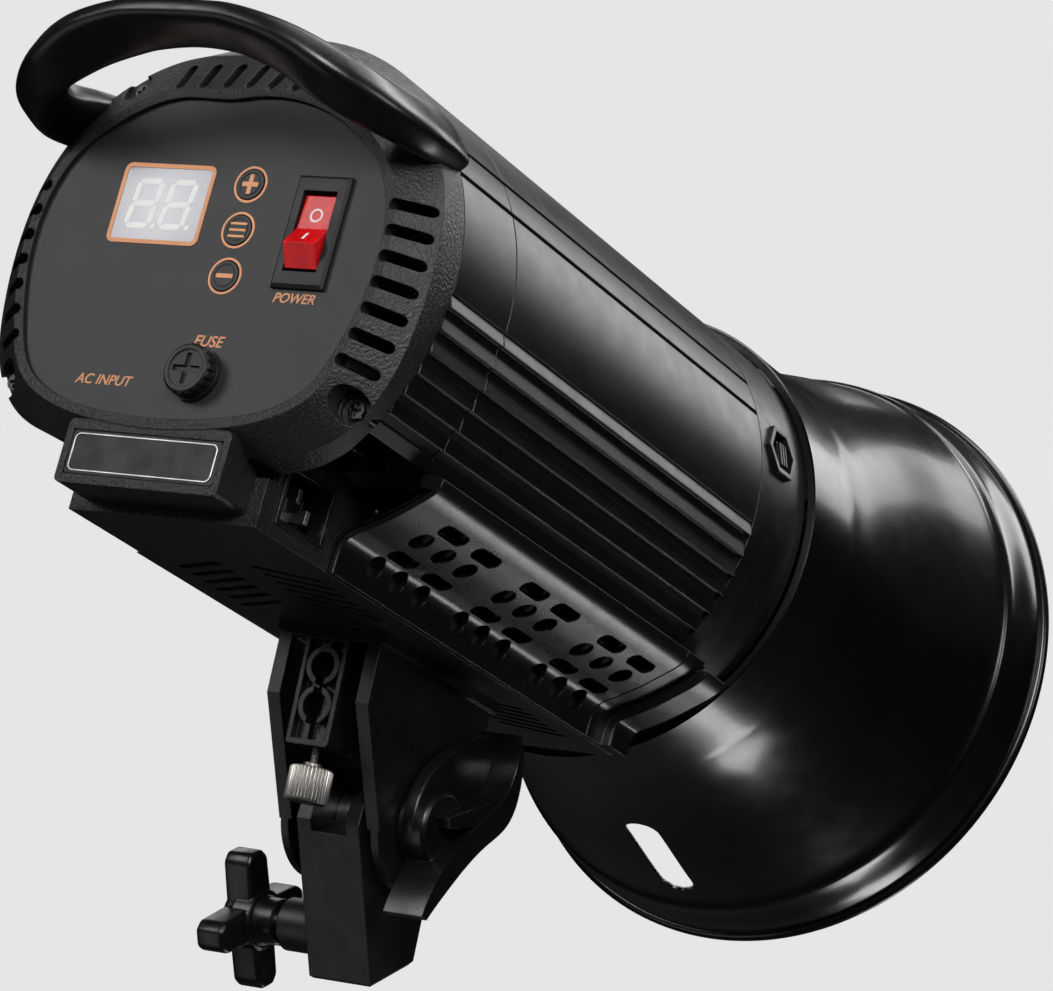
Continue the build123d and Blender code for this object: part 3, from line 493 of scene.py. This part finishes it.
# ---------- rocker marks ----------
def on_slope(points, p0, p1, lift):
    """(x, s) points on the rocker's face that runs from p0 to p1 in (y, z); s is the distance from p0."""
    length = math.hypot(p1[0] - p0[0], p1[1] - p0[1])
    dy, dz = (p1[0] - p0[0]) / length, (p1[1] - p0[1]) / length
    ny, nz = dz, -dy
    return [(x, p0[0] + dy * s + ny * lift, p0[1] + dz * s + nz * lift) for x, s in points]


def rocker_marks():
    """The white O on the pressed end and I on the raised end."""
    top, ridge, tip = (-0.6, 18.0), (-1.2, 6.8), (-6.2, 0.4)
    under, over = -0.05, 0.12
    corners = ((2.3, under), (2.3, over), (1.7, over), (1.7, under))
    rows = [on_slope(circle(ROCKER_X, 6.6, r, 36), top, ridge, lift) for r, lift in corners]
    piece("rocker_mark_off", *grid(rows, close_u=True, close_v=True), "rocker", "panel_print", "white_print")
    bar = round_rect(ROCKER_X, 4.2, 0.8, 3.4, 0.2)
    low, high = on_slope(bar, ridge, tip, under), on_slope(bar, ridge, tip, over)
    piece("rocker_mark_on", *grid([low, high], close_u=True, caps=True), "rocker", "panel_print",
          "white_print")


rocker_marks()

# ---------- carry handle ----------
# Right half of the strap, from its middle to where it meets the collar: centre, direction of its width,
# width and thickness.
HANDLE_END_Y = 21.8
HANDLE = [
    ((0, -39.5, 57.0), (0, -1, 0.08), 23, 7.4),
    ((12, -39.4, 56.5), (0.01, -0.995, 0.12), 23, 7.4),
    ((22, -39.0, 55.2), (0.04, -0.98, 0.20), 22.5, 7.8),
    ((38, -37.2, 50.8), (0.16, -0.93, 0.33), 20.5, 8.8),
    ((53, -31.5, 44.8), (0.45, -0.76, 0.47), 17, 11.5),
    ((64.0, -19.5, 41.2), (0.66, -0.42, 0.62), 14, 15.0),
    ((68.3, -5, 41.2), (0.74, -0.14, 0.66), 12, 18.0),
    ((66.6, 9, 43.6), (0.74, 0.05, 0.67), 11, 20.0),
    ((63.6, 22.2, 45.6), (0.75, 0.10, 0.66), 9, 21.0),
]


def spline(points, steps):
    """Catmull-Rom curve through points, with the ends repeated."""
    pts = [points[0]] + list(points) + [points[-1]]
    out = []
    for i in range(1, len(pts) - 2):
        for k in range(steps):
            t = k / steps
            out.append([0.5 * (2 * b + (c - a) * t + (2 * a - 5 * b + 4 * c - d) * t * t
                               + (3 * b - a - 3 * c + d) * t ** 3) for a, b, c, d in zip(*pts[i - 1:i + 3])])
    out.append(list(points[-1]))
    return out


def handle_strap():
    """Strap with a rounded section, swept through the stations and mirrored to the left."""
    right = [[*c, *w, width, thick] for c, w, width, thick in HANDLE]
    left = [[-s[0], s[1], s[2], -s[3], s[4], s[5], s[6], s[7]] for s in right[:0:-1]]
    stations = spline(left + right, 7)
    rows = []
    for i, s in enumerate(stations):
        here = Vector(s[:3])
        ahead = Vector(stations[min(i + 1, len(stations) - 1)][:3])
        behind = Vector(stations[max(i - 1, 0)][:3])
        run = (ahead - behind).normalized()
        wide = Vector(s[3:6])
        wide = (wide - run * wide.dot(run)).normalized()
        out = wide.cross(run).normalized()
        row = []
        for k in range(40):
            a = 2 * math.pi * k / 40
            c, sn = math.cos(a), math.sin(a)
            u = math.copysign(abs(c) ** 0.42, c) * s[6] / 2
            v = math.copysign(abs(sn) ** 0.62, sn) * s[7] / 2
            x, y, z = here + wide * u + out * v
            row.append((x, min(y, HANDLE_END_Y), z))
        rows.append(row)
    piece("carry_handle_strap", *grid(rows, close_u=True, caps=True), "head", "handle_plastic", "handle",
          stands_for=("carry_handle",), smooth=60)


handle_strap()


# ---------- barrel and collar shells ----------
RIBS, RIB_START, RIB_PITCH = 6, -2.1, 5.35
RIB_FACE, RIB_FLOOR = 1.0, 0.9
GROOVES, GROOVE_DEPTH = (27.0, 36.0), 1.3
FLOOR_EDGE = -37.9


def rib_line():
    """(angle, radius) points down the ribbed side: a fine line, then faces that stand out, then undercuts."""
    line = [(-1.55, BARREL_R), (-1.6, BARREL_R - 0.6), (-2.0, BARREL_R - 0.6)]
    for i in range(RIBS):
        a = RIB_START - RIB_PITCH * i
        line += [(a, BARREL_R - 0.5), (a - 2.75, BARREL_R + RIB_FACE), (a - 2.87, BARREL_R + 0.85),
                 (a - 3.0, BARREL_R - RIB_FLOOR), (a - 5.0, BARREL_R - RIB_FLOOR), (a - 5.1, BARREL_R - 0.5)]
    return line[:-1] + [(-34.3, BARREL_R - RIB_FLOOR), (-34.4, BARREL_R - 0.1)]


def groove_line(start):
    """(angle, radius) points across a square groove with broken edges."""
    edge, deep = BARREL_R - 0.25 * GROOVE_DEPTH, BARREL_R - GROOVE_DEPTH
    return [(start - 0.1, BARREL_R), (start, edge), (start + 0.12, deep), (start + 1.1, deep),
            (start + 1.22, edge), (start + 1.32, BARREL_R)]


def shell_outline():
    """(angle, radius) points of the outer section, from the right floor edge over the top to the left one."""
    ribs = rib_line()
    half = [(FLOOR_EDGE, BARREL_R), (ribs[-1][0] - 0.1, BARREL_R)] + ribs[::-1]
    a = 0.0
    while a < 88:
        half.append((a, BARREL_R))
        a += 1.5
        if a in GROOVES:
            half += groove_line(a)
            a += 3.0
    return half + [(90, BARREL_R)] + [(180 - a, r) for a, r in half[::-1]]


def collar_floor(y0, y1):
    """The collar's flat floor, with its window."""
    margin = 0.2 * (y1 - y0)
    outer = [(-50, y0), (50, y0), (50, y1), (-50, y1)]
    window = [(-33, y0 + margin), (33, y0 + margin), (33, y1 - margin), (-33, y1 - margin)]
    verts, faces = ring_prism(outer, window, -50.9, -49.0)
    return [(x, y, z) for x, z, y in verts], faces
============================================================
> _What you will do_
Please reproduce every line of the material word for word.

> _Full answer_
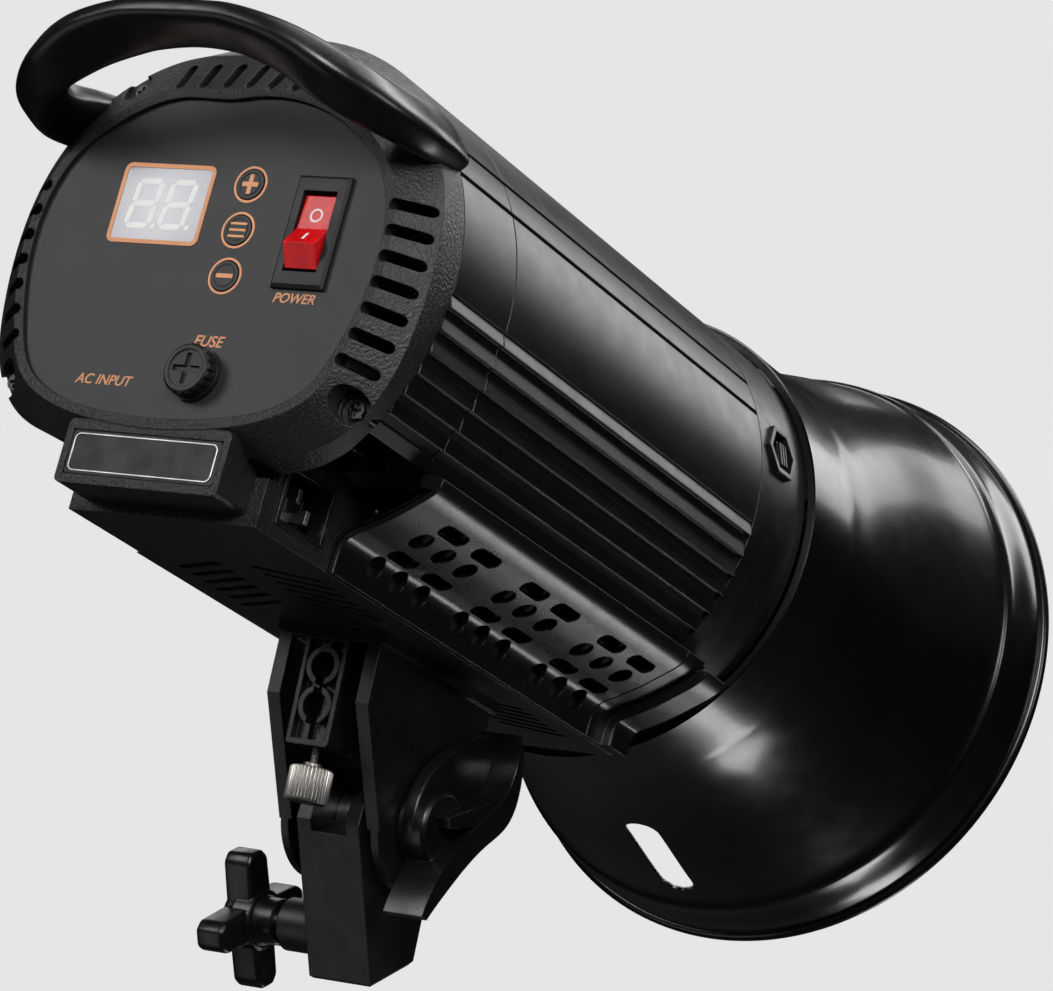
Continue the build123d and Blender code for this object: part 3, from line 493 of scene.py. This part finishes it.
# ---------- rocker marks ----------
def on_slope(points, p0, p1, lift):
    """(x, s) points on the rocker's face that runs from p0 to p1 in (y, z); s is the distance from p0."""
    length = math.hypot(p1[0] - p0[0], p1[1] - p0[1])
    dy, dz = (p1[0] - p0[0]) / length, (p1[1] - p0[1]) / length
    ny, nz = dz, -dy
    return [(x, p0[0] + dy * s + ny * lift, p0[1] + dz * s + nz * lift) for x, s in points]


def rocker_marks():
    """The white O on the pressed end and I on the raised end."""
    top, ridge, tip = (-0.6, 18.0), (-1.2, 6.8), (-6.2, 0.4)
    under, over = -0.05, 0.12
    corners = ((2.3, under), (2.3, over), (1.7, over), (1.7, under))
    rows = [on_slope(circle(ROCKER_X, 6.6, r, 36), top, ridge, lift) for r, lift in corners]
    piece("rocker_mark_off", *grid(rows, close_u=True, close_v=True), "rocker", "panel_print", "white_print")
    bar = round_rect(ROCKER_X, 4.2, 0.8, 3.4, 0.2)
    low, high = on_slope(bar, ridge, tip, under), on_slope(bar, ridge, tip, over)
    piece("rocker_mark_on", *grid([low, high], close_u=True, caps=True), "rocker", "panel_print",
          "white_print")


rocker_marks()

# ---------- carry handle ----------
# Right half of the strap, from its middle to where it meets the collar: centre, direction of its width,
# width and thickness.
HANDLE_END_Y = 21.8
HANDLE = [
    ((0, -39.5, 57.0), (0, -1, 0.08), 23, 7.4),
    ((12, -39.4, 56.5), (0.01, -0.995, 0.12), 23, 7.4),
    ((22, -39.0, 55.2), (0.04, -0.98, 0.20), 22.5, 7.8),
    ((38, -37.2, 50.8), (0.16, -0.93, 0.33), 20.5, 8.8),
    ((53, -31.5, 44.8), (0.45, -0.76, 0.47), 17, 11.5),
    ((64.0, -19.5, 41.2), (0.66, -0.42, 0.62), 14, 15.0),
    ((68.3, -5, 41.2), (0.74, -0.14, 0.66), 12, 18.0),
    ((66.6, 9, 43.6), (0.74, 0.05, 0.67), 11, 20.0),
    ((63.6, 22.2, 45.6), (0.75, 0.10, 0.66), 9, 21.0),
]


def spline(points, steps):
    """Catmull-Rom curve through points, with the ends repeated."""
    pts = [points[0]] + list(points) + [points[-1]]
    out = []
    for i in range(1, len(pts) - 2):
        for k in range(steps):
            t = k / steps
            out.append([0.5 * (2 * b + (c - a) * t + (2 * a - 5 * b + 4 * c - d) * t * t
                               + (3 * b - a - 3 * c + d) * t ** 3) for a, b, c, d in zip(*pts[i - 1:i + 3])])
    out.append(list(points[-1]))
    return out


def handle_strap():
    """Strap with a rounded section, swept through the stations and mirrored to the left."""
    right = [[*c, *w, width, thick] for c, w, width, thick in HANDLE]
    left = [[-s[0], s[1], s[2], -s[3], s[4], s[5], s[6], s[7]] for s in right[:0:-1]]
    stations = spline(left + right, 7)
    rows = []
    for i, s in enumerate(stations):
        here = Vector(s[:3])
        ahead = Vector(stations[min(i + 1, len(stations) - 1)][:3])
        behind = Vector(stations[max(i - 1, 0)][:3])
        run = (ahead - behind).normalized()
        wide = Vector(s[3:6])
        wide = (wide - run * wide.dot(run)).normalized()
        out = wide.cross(run).normalized()
        row = []
        for k in range(40):
            a = 2 * math.pi * k / 40
            c, sn = math.cos(a), math.sin(a)
            u = math.copysign(abs(c) ** 0.42, c) * s[6] / 2
            v = math.copysign(abs(sn) ** 0.62, sn) * s[7] / 2
            x, y, z = here + wide * u + out * v
            row.append((x, min(y, HANDLE_END_Y), z))
        rows.append(row)
    piece("carry_handle_strap", *grid(rows, close_u=True, caps=True), "head", "handle_plastic", "handle",
          stands_for=("carry_handle",), smooth=60)


handle_strap()


# ---------- barrel and collar shells ----------
RIBS, RIB_START, RIB_PITCH = 6, -2.1, 5.35
RIB_FACE, RIB_FLOOR = 1.0, 0.9
GROOVES, GROOVE_DEPTH = (27.0, 36.0), 1.3
FLOOR_EDGE = -37.9


def rib_line():
    """(angle, radius) points down the ribbed side: a fine line, then faces that stand out, then undercuts."""
    line = [(-1.55, BARREL_R), (-1.6, BARREL_R - 0.6), (-2.0, BARREL_R - 0.6)]
    for i in range(RIBS):
        a = RIB_START - RIB_PITCH * i
        line += [(a, BARREL_R - 0.5), (a - 2.75, BARREL_R + RIB_FACE), (a - 2.87, BARREL_R + 0.85),
                 (a - 3.0, BARREL_R - RIB_FLOOR), (a - 5.0, BARREL_R - RIB_FLOOR), (a - 5.1, BARREL_R - 0.5)]
    return line[:-1] + [(-34.3, BARREL_R - RIB_FLOOR), (-34.4, BARREL_R - 0.1)]


def groove_line(start):
    """(angle, radius) points across a square groove with broken edges."""
    edge, deep = BARREL_R - 0.25 * GROOVE_DEPTH, BARREL_R - GROOVE_DEPTH
    return [(start - 0.1, BARREL_R), (start, edge), (start + 0.12, deep), (start + 1.1, deep),
            (start + 1.22, edge), (start + 1.32, BARREL_R)]


def shell_outline():
    """(angle, radius) points of the outer section, from the right floor edge over the top to the left one."""
    ribs = rib_line()
    half = [(FLOOR_EDGE, BARREL_R), (ribs[-1][0] - 0.1, BARREL_R)] + ribs[::-1]
    a = 0.0
    while a < 88:
        half.append((a, BARREL_R))
        a += 1.5
        if a in GROOVES:
            half += groove_line(a)
            a += 3.0
    return half + [(90, BARREL_R)] + [(180 - a, r) for a, r in half[::-1]]


def collar_floor(y0, y1):
    """The collar's flat floor, with its window."""
    margin = 0.2 * (y1 - y0)
    outer = [(-50, y0), (50, y0), (50, y1), (-50, y1)]
    window = [(-33, y0 + margin), (33, y0 + margin), (33, y1 - margin), (-33, y1 - margin)]
    verts, faces = ring_prism(outer, window, -50.9, -49.0)
    return [(x, y, z) for x, z, y in verts], faces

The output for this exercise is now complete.